4.     Find your wingwoman. The concept of the wingwoman consists of the idea to get a partner for an important meeting. Someone who makes sure that your idea is heard until the end. Who is overseeing that your idea is not “stolen” by someone else. Who is just saying: “I like Emma’s recommendation and would like to stress that is a very innovative way to look at the problem.” Find your wingwoman between your colleagues. Brief her well beforehand and offer to be her wingwoman in the next meeting. Trust me - it works.

 

If you are a leader: How can you help your team to become the confident speakers you need? 

Confidence-expert Elke Guhl is a well-known leader of successful teams. She has four tips for you in case you are a manager yourself.

  • Every opinion or statement is valuable – even those from the youngest or least experienced team members or interns.

  • Even more: The youngest team members have still the freshest and most non-political and un-biased view on things – this can be of huge help when making business decisions.

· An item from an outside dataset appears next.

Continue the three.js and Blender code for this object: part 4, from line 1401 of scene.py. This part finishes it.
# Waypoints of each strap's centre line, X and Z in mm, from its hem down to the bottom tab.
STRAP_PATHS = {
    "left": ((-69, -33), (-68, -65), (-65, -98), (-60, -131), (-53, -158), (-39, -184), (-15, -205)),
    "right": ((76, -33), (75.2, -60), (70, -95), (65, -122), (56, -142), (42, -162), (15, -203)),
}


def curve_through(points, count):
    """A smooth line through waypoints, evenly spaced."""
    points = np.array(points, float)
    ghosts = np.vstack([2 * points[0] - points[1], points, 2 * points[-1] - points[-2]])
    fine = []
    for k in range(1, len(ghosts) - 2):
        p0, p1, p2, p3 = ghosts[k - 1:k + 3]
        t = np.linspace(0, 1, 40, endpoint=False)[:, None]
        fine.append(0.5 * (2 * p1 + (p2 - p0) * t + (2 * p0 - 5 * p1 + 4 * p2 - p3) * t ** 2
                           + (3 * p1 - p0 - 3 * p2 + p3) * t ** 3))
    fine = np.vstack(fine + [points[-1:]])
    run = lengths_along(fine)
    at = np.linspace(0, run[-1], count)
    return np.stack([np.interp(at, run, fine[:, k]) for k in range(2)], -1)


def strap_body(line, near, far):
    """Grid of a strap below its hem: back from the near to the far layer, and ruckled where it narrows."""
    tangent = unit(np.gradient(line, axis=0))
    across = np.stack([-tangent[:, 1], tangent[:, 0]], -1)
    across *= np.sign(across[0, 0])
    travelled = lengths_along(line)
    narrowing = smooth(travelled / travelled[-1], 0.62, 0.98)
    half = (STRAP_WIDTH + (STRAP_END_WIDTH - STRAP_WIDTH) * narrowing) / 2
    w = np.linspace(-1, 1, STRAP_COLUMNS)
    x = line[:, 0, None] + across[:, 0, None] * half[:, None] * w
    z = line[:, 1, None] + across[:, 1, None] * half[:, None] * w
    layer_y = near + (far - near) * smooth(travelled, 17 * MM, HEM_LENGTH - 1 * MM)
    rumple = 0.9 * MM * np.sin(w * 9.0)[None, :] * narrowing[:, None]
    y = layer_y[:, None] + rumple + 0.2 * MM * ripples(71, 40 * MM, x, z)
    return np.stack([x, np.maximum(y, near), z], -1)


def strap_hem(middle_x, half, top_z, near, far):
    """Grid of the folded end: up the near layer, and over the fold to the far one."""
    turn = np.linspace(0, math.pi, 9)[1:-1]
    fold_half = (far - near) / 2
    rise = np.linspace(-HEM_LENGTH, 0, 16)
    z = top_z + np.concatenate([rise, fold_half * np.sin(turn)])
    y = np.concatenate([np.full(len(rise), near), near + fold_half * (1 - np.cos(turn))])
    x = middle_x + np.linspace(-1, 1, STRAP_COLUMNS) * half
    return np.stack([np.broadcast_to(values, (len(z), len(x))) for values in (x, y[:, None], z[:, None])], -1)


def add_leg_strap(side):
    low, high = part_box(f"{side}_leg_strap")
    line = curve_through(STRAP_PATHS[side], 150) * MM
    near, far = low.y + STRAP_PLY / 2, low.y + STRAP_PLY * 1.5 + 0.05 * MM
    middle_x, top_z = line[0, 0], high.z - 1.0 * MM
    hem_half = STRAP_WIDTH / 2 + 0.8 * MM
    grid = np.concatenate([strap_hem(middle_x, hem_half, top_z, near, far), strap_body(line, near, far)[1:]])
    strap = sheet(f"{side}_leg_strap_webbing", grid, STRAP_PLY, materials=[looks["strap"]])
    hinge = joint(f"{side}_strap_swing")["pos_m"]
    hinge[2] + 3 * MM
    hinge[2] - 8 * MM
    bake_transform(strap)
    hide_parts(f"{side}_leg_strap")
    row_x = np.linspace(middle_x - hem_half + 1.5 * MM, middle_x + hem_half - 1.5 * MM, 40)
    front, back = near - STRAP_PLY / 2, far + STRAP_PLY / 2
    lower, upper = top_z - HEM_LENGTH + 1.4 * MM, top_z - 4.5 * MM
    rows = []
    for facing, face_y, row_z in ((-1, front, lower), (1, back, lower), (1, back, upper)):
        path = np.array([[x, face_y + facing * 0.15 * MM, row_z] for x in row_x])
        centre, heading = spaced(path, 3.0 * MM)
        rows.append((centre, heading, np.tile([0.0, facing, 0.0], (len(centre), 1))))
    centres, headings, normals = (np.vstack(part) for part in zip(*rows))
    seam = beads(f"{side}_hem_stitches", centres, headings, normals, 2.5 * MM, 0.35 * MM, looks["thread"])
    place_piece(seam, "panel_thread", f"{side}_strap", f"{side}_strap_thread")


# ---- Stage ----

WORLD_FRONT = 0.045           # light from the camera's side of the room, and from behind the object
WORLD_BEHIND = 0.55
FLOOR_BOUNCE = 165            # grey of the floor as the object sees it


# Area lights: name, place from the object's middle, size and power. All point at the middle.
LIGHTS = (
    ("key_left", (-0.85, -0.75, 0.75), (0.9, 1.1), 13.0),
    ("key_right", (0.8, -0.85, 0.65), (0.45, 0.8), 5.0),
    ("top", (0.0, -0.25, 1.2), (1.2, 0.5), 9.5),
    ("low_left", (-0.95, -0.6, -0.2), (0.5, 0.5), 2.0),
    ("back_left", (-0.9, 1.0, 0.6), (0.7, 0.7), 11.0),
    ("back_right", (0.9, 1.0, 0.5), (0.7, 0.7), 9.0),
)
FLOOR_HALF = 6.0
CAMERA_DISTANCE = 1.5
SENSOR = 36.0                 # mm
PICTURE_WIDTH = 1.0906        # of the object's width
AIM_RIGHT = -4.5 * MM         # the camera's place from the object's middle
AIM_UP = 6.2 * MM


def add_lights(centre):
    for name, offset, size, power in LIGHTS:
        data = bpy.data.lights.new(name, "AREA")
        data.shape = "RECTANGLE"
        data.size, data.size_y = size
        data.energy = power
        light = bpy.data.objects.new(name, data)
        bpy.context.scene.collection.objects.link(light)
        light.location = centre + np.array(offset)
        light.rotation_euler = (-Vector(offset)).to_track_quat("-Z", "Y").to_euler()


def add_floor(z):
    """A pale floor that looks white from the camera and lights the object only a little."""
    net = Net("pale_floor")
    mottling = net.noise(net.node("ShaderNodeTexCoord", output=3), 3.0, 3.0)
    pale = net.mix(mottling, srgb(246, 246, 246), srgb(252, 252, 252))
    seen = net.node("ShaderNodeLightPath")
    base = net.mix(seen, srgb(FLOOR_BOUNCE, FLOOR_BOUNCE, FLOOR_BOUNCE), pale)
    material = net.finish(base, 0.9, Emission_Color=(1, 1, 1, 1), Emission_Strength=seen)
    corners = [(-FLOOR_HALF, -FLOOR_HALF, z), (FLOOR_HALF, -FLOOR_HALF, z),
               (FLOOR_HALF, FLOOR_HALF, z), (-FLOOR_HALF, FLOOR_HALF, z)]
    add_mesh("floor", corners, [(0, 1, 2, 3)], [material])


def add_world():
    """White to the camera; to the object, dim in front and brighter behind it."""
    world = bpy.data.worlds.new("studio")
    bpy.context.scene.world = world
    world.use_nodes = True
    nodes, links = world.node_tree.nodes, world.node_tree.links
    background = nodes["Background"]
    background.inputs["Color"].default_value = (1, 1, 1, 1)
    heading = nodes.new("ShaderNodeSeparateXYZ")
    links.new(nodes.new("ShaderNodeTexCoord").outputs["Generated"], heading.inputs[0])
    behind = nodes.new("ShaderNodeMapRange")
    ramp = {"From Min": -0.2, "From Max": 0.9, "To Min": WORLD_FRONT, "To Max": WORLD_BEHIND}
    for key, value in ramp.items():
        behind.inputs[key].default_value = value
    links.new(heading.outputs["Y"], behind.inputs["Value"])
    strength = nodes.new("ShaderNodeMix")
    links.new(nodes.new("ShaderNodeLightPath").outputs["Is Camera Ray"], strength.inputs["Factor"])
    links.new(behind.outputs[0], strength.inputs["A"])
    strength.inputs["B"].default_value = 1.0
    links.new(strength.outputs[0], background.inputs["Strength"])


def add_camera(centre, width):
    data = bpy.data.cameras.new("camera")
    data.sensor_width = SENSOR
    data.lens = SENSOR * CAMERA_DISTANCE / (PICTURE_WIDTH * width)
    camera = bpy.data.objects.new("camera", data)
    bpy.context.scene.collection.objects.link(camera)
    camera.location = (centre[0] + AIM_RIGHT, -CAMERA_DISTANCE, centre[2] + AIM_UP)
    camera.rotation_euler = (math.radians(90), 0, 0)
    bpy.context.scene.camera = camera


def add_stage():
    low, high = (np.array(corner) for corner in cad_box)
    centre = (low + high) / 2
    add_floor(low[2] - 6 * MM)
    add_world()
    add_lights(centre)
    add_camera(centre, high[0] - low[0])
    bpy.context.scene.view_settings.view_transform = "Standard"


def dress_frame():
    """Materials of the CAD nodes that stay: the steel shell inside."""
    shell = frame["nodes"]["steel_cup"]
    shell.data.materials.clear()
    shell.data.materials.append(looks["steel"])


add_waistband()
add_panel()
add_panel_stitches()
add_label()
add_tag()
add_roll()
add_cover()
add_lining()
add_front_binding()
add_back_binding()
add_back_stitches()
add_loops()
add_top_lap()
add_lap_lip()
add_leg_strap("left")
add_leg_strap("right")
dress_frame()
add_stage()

  • Listening to statements of your team before you give your opinion as a team lead has a lot of advantages: Your team feels heard and respected, you have the time to reflect your view on things while listening to other opinions, and your final decision gets better buy-in when taking all views and opinions into consideration.

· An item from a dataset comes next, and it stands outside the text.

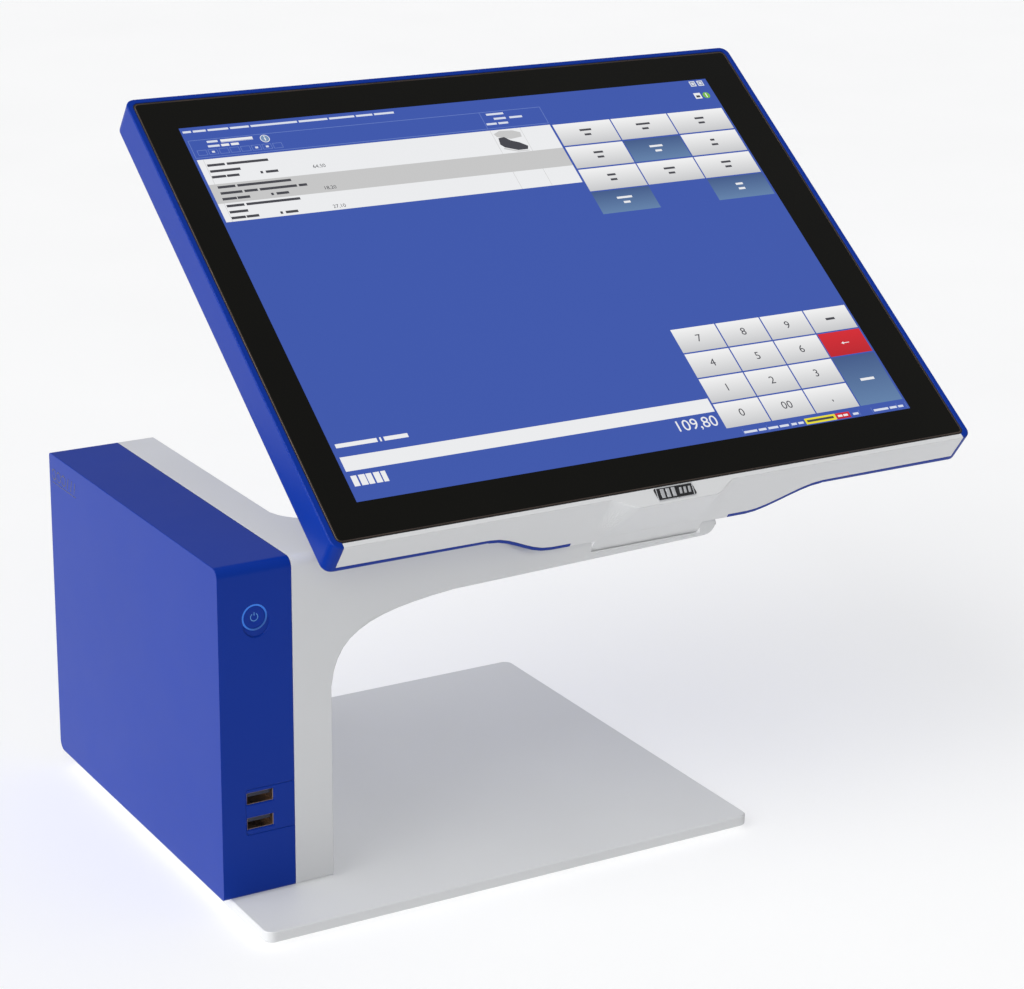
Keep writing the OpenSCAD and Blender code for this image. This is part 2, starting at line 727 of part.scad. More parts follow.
function head_outline(g) = round_rect([-head_w / 2 + g, head_y0 + g], [head_w / 2 - g, head_y1 - g],
  same_radii(max(5 - g, 0.8)), 6);

function ring_z(outline, z) = [for (p = outline) [p.x, p.y, z]];

// Slab of the housing with a rounded rear edge, up to z1
module head_slab(g, z1, front_round) {
  r = back_round - 0.5 * g;
  rear = [for (i = [4:-1:0]) let (a = 22.5 * i)
    ring_z(head_outline(g + r * (1 - cos(a))), back_z + g + r * (1 - sin(a)))];
  front = [ring_z(head_outline(g), z1 - 0.45), ring_z(head_outline(g + front_round), z1)];
  loft(concat(rear, front));
}

// Rear bulge over the electronics and the hinge, from the bottom edge upward
module head_bulge(g) {
  intersection() {
    translate([0, bulge_top, 0]) rotate([90, 0, 0]) linear_extrude(bulge_top - head_y0 - g)
      polygon(concat([for (x = bulge_xs) [x - sign(x) * g, bulge_depth(x) + g]],
        [[bulge_end - g, back_z + 4], [-bulge_end + g, back_z + 4]]));
    rotate([90, 0, 90]) translate([0, 0, -bulge_end]) linear_extrude(2 * bulge_end)
      polygon(concat([[head_y0, back_z + 4], [head_y0, bulge_z + g]],
        [for (i = [0:bulge_steps]) let (t = i / bulge_steps)
          [bulge_top - g - bulge_fade * (1 - t), mix(bulge_z, back_z + 1.2, smooth(t)) + g]],
        [[bulge_top - g, back_z + 4]]));
  }
}

// Outline of the white bottom cover in (X, Z), shrunk by g
function cover_outline(g) = concat(
  [[-cover_half + g, face_z], [-cover_half + g, cover_back + g]],
  [for (x = bulge_xs) [x, min(cover_back, bulge_depth(x) + 2.2) + g]],
  [[cover_half - g, cover_back + g], [cover_half - g, face_z]]);

block_half = 43.8;

module cover_plan(g, y0, y1) {
  translate([0, y1, 0]) rotate([90, 0, 0]) linear_extrude(y1 - y0) union() {
    polygon(cover_outline(g));
    translate([-block_half + g, bulge_z - 1]) square([2 * (block_half - g), 8]);
  }
}

// Outline of the cover glass, grown by gap, with n steps a corner
module glass_plan(gap, n) {
  polygon(round_rect([-glass_w / 2 - gap, glass_y0 - gap], [glass_w / 2 + gap, glass_y1 + gap],
    same_radii(2.6 + gap), n));
}

module head_shell() {
  ledge_z = face_z - glass_t;
  color(blue) in_head() difference() {
    union() {
      head_slab(0, face_z + 0.15, 0.4);
      head_bulge(0);
    }
    difference() {
      union() {
        head_slab(shell_t, ledge_z, 0);
        head_bulge(shell_t);
      }
      for (p = head_screw_places)
        translate([p.x, p.y, back_z]) cylinder(h = chassis_z - 0.1 - back_z, r = 3.2);
    }
    cover_plan(0, head_y0 - 1, glass_y0 - 0.7);
    box([-cover_half - 0.05, head_y0 - 1, ledge_z - 0.03], [cover_half + 0.05, glass_y0 + 1, face_z + 1]);
    translate([0, 0, ledge_z - 0.02]) linear_extrude(10) glass_plan(0.5, 6);
    box([-barrel_w / 2 - 0.2, head_y0 - 1, bulge_z - 1], [barrel_w / 2 + 0.2, 4.4, bulge_z + 5]);
    for (p = head_screw_places) translate([p.x, p.y, back_z - 1]) cylinder(h = 8, r = 1.45);
    for (i = [0:9], x = [-48, 12]) box([x, 90 + 4.5 * i, bulge_z - 1], [x + 36, 91.8 + 4.5 * i, bulge_z + 4]);
  }
}

chin_half = 35;
chin_flat = 20;
chin_drop = 6.8;
function chin(x) = chin_drop * smooth((chin_half - abs(x)) / (chin_half - chin_flat));

// Wedge under the front strip, deepest in the middle
module chin_wedge() {
  rise = [for (i = [0:14]) chin_flat + (chin_half - chin_flat) * i / 14];
  xs = concat([for (i = [14:-1:0]) -rise[i]], rise);
  loft([for (x = xs) [
    [x, head_y0 + 1, face_z + 0.1], [x, head_y0 - chin(x) + 0.25, face_z + 0.1],
    [x, head_y0 - chin(x), face_z - 0.15], [x, head_y0 - 0.02, 9], [x, head_y0 + 1, 9]]]);
}

module bottom_cover() {
  g = 0.15;
  color(white) in_head() difference() {
    union() {
      cover_plan(g, head_y0, head_y0 + shell_t);
      box([-cover_half + g, head_y0, face_z - 2.4], [cover_half - g, glass_y0 - 0.7, face_z + 0.1]);
      chin_wedge();
      rod_x(-barrel_w / 2, barrel_w / 2, 0, 0, barrel_r);
      box([-barrel_w / 2, -barrel_r, 0], [barrel_w / 2, -barrel_r + shell_t, bulge_z + 1]);
    }
    rod_x(-barrel_w, barrel_w, 0, 0, 5);
    box([-barrel_w, -barrel_r + shell_t, 0], [barrel_w, 4.2, 12]);
    box([-block_half - 1, head_y0 - 1, bulge_z - 2], [-barrel_w / 2, head_y0 + 4, bulge_z + 0.05]);
    box([barrel_w / 2, head_y0 - 1, bulge_z - 2], [block_half + 1, head_y0 + 4, bulge_z + 0.05]);
  }
}

module cover_glass() {
  color(dark) in_head() translate([0, 0, face_z - glass_t]) linear_extrude(glass_t) glass_plan(0, 8);
}

module glass_gasket() {
  color(dark) in_head() difference() {
    translate([0, 0, face_z - glass_t]) linear_extrude(glass_t - 0.15) glass_plan(0.45, 8);
    translate([0, 0, face_z - glass_t - 1]) linear_extrude(glass_t + 2) glass_plan(0.05, 8);
  }
}

lcd_w = 326.5;
lcd_h = 253.5;
lcd_y0 = glass_y0 + 6.4;
lcd_t = 9.4;
lcd_z = face_z - glass_t - 0.2 - lcd_t;

module lcd_panel() {
  color(steel) in_head() difference() {
    translate([-lcd_w / 2, lcd_y0, lcd_z]) cube([lcd_w, lcd_h, lcd_t]);
    translate([-154, lcd_y0 + 11, lcd_z + lcd_t - 0.6]) cube([308, 232, 2]);
  }
}

chassis_z = lcd_z - 1.3;

module display_chassis() {
  color(steel) in_head() difference() {
    translate([-160, lcd_y0 + 2, chassis_z]) cube([320, lcd_h - 4, 1.2]);
    for (x = [-120, 70], y = [40, 150]) translate([x, y, chassis_z - 1]) cube([50, 60, 4]);
    for (p = concat(bracket_screw_places, head_screw_places))
      translate([p.x, p.y, chassis_z - 1]) cylinder(h = 4, r = 1.6);
  }
}

module driver_board() {
  color(board) in_head() {
    translate([-50, 60, 12]) cube([100, 80, 1.6]);
    for (x = [-46, 46], y = [64, 136]) translate([x, y, 13.6]) cylinder(h = chassis_z - 13.6, r = 2.4);
    translate([-20, 84, 13.6]) cube([22, 22, 1.8]);
    for (i = [0:4]) translate([14, 70 + 9 * i, 13.6]) cylinder(h = 7, r = 3);
    translate([-44, 70, 13.6]) cube([6, 40, 5]);
  }
}

module touch_board() {
  color(board) in_head() {
    translate([56, 70, chassis_z - 1.6]) cube([8, 46, 1.6]);
    translate([57.5, 80, chassis_z - 3]) cube([5, 20, 1.4]);
  }
}

leaf_spans = [[-27, -11], [11, 27]];
eye_r = 4.6;
sleeve_r = 3.6;
bracket_screw_places = [for (s = leaf_spans, y = [18, 36]) [(s[0] + s[1]) / 2, y]];

// Steel bracket: an eye round the friction sleeve, a leaf into the head and a foot on the chassis
module hinge_bracket(span) {
  w = span[1] - span[0];
  color(steel) in_head() difference() {
    union() {
      rod_x(span[0], span[1], 0, 0, eye_r);
      translate([span[0], -1.2, 0]) cube([w, 2.4, chassis_z - 0.05]);
      translate([span[0], -1.2, chassis_z - 2.45]) cube([w, 46, 2.4]);
    }
    rod_x(span[0] - 1, span[1] + 1, 0, 0, sleeve_r + 0.02);
    for (y = [18, 36]) translate([(span[0] + span[1]) / 2, y, 10]) cylinder(h = 20, r = 1.55);
  }
}

module friction_sleeve(span) {
  color(gold) in_head() difference() {
    rod_x(span[0] - 0.6, span[1] + 0.6, 0, 0, sleeve_r);
    rod_x(span[0] - 2, span[1] + 2, 0, 0, shaft_r + 0.04);
  }
}

module hinge_bracket_left() { hinge_bracket(leaf_spans[0]); }
module hinge_bracket_right() { hinge_bracket(leaf_spans[1]); }
module friction_sleeve_left() { friction_sleeve(leaf_spans[0]); }
module friction_sleeve_right() { friction_sleeve(leaf_spans[1]); }

module bracket_screws() {
  color(steel) in_head() for (p = bracket_screw_places)
    translate([p.x, p.y, chassis_z + 1.1]) mirror([0, 0, 1]) screw(1.5, 3.55, 2.7, 1.6);
}

head_screw_places = [for (x = [-150, 150], y = [20, 240]) [x, y]];

module head_screws() {
  length = chassis_z + 1.15 - back_z;
  color(steel) in_head() for (p = head_screw_places)
    translate([p.x, p.y, back_z + length]) mirror([0, 0, 1]) screw(1.3, length, 2.5, 0.8);
}

module speaker() {
  color(dark) in_head() difference() {
    translate([-46, 24, bulge_z + shell_t + 0.3]) cube([14, 30, 6]);
    translate([-39, 39, bulge_z + shell_t - 1]) cylinder(h = 3, r = 5.5);
  }
}

module head_cable() {
  color(dark) in_head() cable([[-3, 0, 4], [-3, 0, 11], [0, 40, 17], [-41, 72, 20]], cable_r);
}

module badge() {
  color(dark) in_head() translate([0, head_y0 + 0.2, face_z + 0.1]) linear_extrude(0.35)
    polygon(round_rect([-10.5, -4.9], [10.5, 1.6], same_radii(1), 6));
}

base_plate();
rubber_feet();
base_screws();
foot_plate();
stand_shell();
column_side_plate();
side_plate_screws();
column_rear_cover();
arm_rear_cover();
arm_cover_screws();
hinge_anchor_left();
hinge_anchor_right();
anchor_screws();
hinge_shaft();
shaft_rings();
dock_socket();
arm_cable();
module_shell();
module_chassis();
module_screws();
mainboard();
heatsink();
memory_module();
solid_state_drive();
coin_battery();
dock_plug();
usb_panel();
usb_board();
usb_shell_upper();
usb_shell_lower();
usb_tongue_upper();
usb_tongue_lower();
button_board();
tact_switch();
light_ring();
power_button();
io_panel();
power_inlet();
network_port();
rear_usb_port();
serial_port();
drawer_port();
head_shell();
bottom_cover();
cover_glass();
glass_gasket();
lcd_panel();
display_chassis();
driver_board();
touch_board();
hinge_bracket_left();
hinge_bracket_right();
friction_sleeve_left();
friction_sleeve_right();
bracket_screws();
head_screws();
speaker();
head_cable();
badge();
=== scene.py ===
import json
import math

import bmesh
import bpy
from mathutils import Matrix, Vector


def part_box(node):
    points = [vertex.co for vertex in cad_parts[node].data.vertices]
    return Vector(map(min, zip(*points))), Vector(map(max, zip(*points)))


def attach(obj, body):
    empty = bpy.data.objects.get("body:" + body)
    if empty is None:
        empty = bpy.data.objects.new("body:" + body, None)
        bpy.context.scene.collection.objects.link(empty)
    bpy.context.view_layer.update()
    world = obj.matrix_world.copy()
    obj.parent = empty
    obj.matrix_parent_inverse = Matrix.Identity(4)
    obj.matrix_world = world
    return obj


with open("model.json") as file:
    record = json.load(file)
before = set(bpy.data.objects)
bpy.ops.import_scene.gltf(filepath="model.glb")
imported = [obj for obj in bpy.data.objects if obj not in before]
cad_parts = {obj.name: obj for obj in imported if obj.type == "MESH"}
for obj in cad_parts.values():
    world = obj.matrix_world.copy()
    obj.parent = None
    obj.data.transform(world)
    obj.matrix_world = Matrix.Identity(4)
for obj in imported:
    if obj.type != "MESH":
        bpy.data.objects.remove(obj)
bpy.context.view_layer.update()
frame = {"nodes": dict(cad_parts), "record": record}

# ---------------------------------------------------------------- places
MM = 0.001
CORNER = Vector(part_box("module_shell")[0])      # front left bottom corner of the module
HINGE = Vector(next(j for j in frame["record"]["behaviour"]["joints"] if j["name"] == "head_tilt")["pos_m"])
HINGE.x = (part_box("cover_glass")[0][0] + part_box("cover_glass")[1][0]) / 2    # middle of the display
TILT = math.radians(36.3)
HEAD = Matrix.Translation(HINGE) @ Matrix.Rotation(TILT, 4, "X")
FACE_Z = 39.0                                   # glass face above the hinge axis, mm
GLASS_Y0, GLASS_H = -3.4, 265.9                 # lower edge and height of the glass, mm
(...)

  • When giving your opinion on something, always start with the positive feedback or facets – spend time to celebrate, support, or appreciate. In case you criticize or disagree on things, always keep in mind to do it constructively and be solution oriented – never be harsh or get personal or pretentious. 

Finally! 

I live by the motto: A meeting in which I haven’t said anything is a meeting I shouldn’t have attended at all.

Fair enough if this seems to be too drastic for you – but be honest with yourself and make the most out of your time in meetings and conversations. And now no more apologies: GET OFF MUTE.